En 1904, el presidente Teddy Roosevelt invitó a comer en la Casa Blanca al poderoso industrial Andrew Carnegie; a Henry Pritchett, rector del Massachusetts Institute of Technology (MIT), y a otros directivos y grandes empresarios. El tema era la educación superior, y las propuestas de Pritchett atrajeron la atención de los presentes, especialmente de empresarios como Carnegie (magnate del acero) y Rockefeller (del petróleo). El rector del MIT fue especialmente claro y convincente sobre la necesidad de crear un sistema nacional que facilitara la conducción global y eficiente del hasta entonces firmamento desorganizado de pequeños colegios y universidades. Aunque los empresarios ya para entonces habían conseguido superar en número a abogados y terratenientes en los boards (consejos directivos) de las instituciones del país, el poderoso empresariado industrial pensaba en términos nacionales y dos años después crearon las fundaciones Carnegie y Rockefeller, con Pritchett a la cabeza de la primera, para dar apoyo financiero a instituciones y académicos y, al mismo tiempo, reorientar el quehacer universitario con base en el scientific management. Desde fuera, Frederick Taylor (el de la organización del trabajo regimentada en tiempos y movimientos) impulsó la reorganización del trabajo de los académicos e introdujo el concepto de hora-estudiante como medida del producto universitario, el del profesor como trabajador mental, la distribución centralizada de cursos, el control sobre planes y programas de estudio, el mercado nacional de oferta y demanda de plazas académicas y la tajante separación entre academia y administración (que fortaleció a esta última) y hasta el despojo del aula como espacio propio del profesor (Barrow, Clyde: Universities and the Capitalist State, 1894-1928. U. Wisconsin Press, 1990). Por eso nuestras aulas universitarias no tienen alma ni color.

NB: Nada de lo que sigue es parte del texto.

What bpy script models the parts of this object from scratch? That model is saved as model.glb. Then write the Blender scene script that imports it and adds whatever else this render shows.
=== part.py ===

En México, la historia arranca en el mismo periodo. En 1910, con la inauguración que hace Porfirio Díaz de la Universidad Nacional, apadrinada por la U. de California, se planteaba la creación de una universidad moderna ( americanizada). Sin embargo, la marcó la tormenta de la revolución e inmediatamente luego (años 20) dejó su impronta la rebelión de estudiantes que, impulsados por los vientos de Córdoba, Argentina (1918), pensaban en una universidad distinta: volcada a las necesidades sociales, independiente del gobierno, y con la conducción a cargo de profesores y estudiantes. La autonomía, pues. Pero los gobiernos revolucionarios de la época (1920-1940) no supieron interactuar con ella, ni incorporarla como expresión de que la educación socialista podía incluir como esencial la libertad y autonomía de pensamiento. Optaron por materializar su idea de educación superior con el IPN, dependiente de la SEP (1936) y con la Ley Orgánica de la hoy UNAM, con el candado de la Junta de Gobierno (Ávila Camacho, 1945). Más tarde, (López Portillo, 1980), declara a los académicos como trabajadores, pero sin derechos plenos.
Hoy (López Obrador, 2020) estamos ante otro de esos momentos de definición histórica frente al país que quiere democracia en todas sus instituciones. Pero hasta ahora la propuesta de ley general para la educación superior (LGES) que se discute en el Senado no se aparta de la concepción vertical de educación de Teddy y Pritchett. Plantea un sistema cuyo referente no es la autonomía de aspirantes-estudiantes y profesores con derechos, sino la de rectores, escuelas privadas, gobiernos local y federal y empresas. Los colegios privados podrán tener mayoría en la representación de rectores en el Consejo Nacional de Coordinación (artículo 52); las empresas, puerta abierta a inversiones en universidades, y los estudiantes, ser asediados con nuevos cobros (art. 67). Un sistema, además, cuya coordinación corresponde de manera exclusiva (arts. 47 y 48) a las autoridades federal y estatales, y donde la admisión de los aspirantes a escuelas privadas debe darse con pleno respeto a los derechos humanos y en apego a las disposiciones legales (art. 68) pero, como consecuencia, pues no se menciona, no así para las y los aspirantes a las instituciones públicas (art. 4).
Esta nueva autonomía de los rectores, empresarios y gobiernos reorganiza el poder, pero no la educación, y deteriora las condiciones de vida y trabajo de las comunidades e incluso el nivel de las mismas autoridades. Así, aunque algunos no estamos de acuerdo con las expresiones privadas del profesor Félix, de la UAM-X, respecto de la autoridad, la reacción de ésta es excesiva: el despido fulminante. E igual la terquedad de un gobierno de mantener al rector de la Universidad Intercultural Indígena de Michoacán, directivo también de un partido político, pese al rechazo de profesores. Si no hay cambios, la nueva autonomía ciertamente no será nuestra autonomía.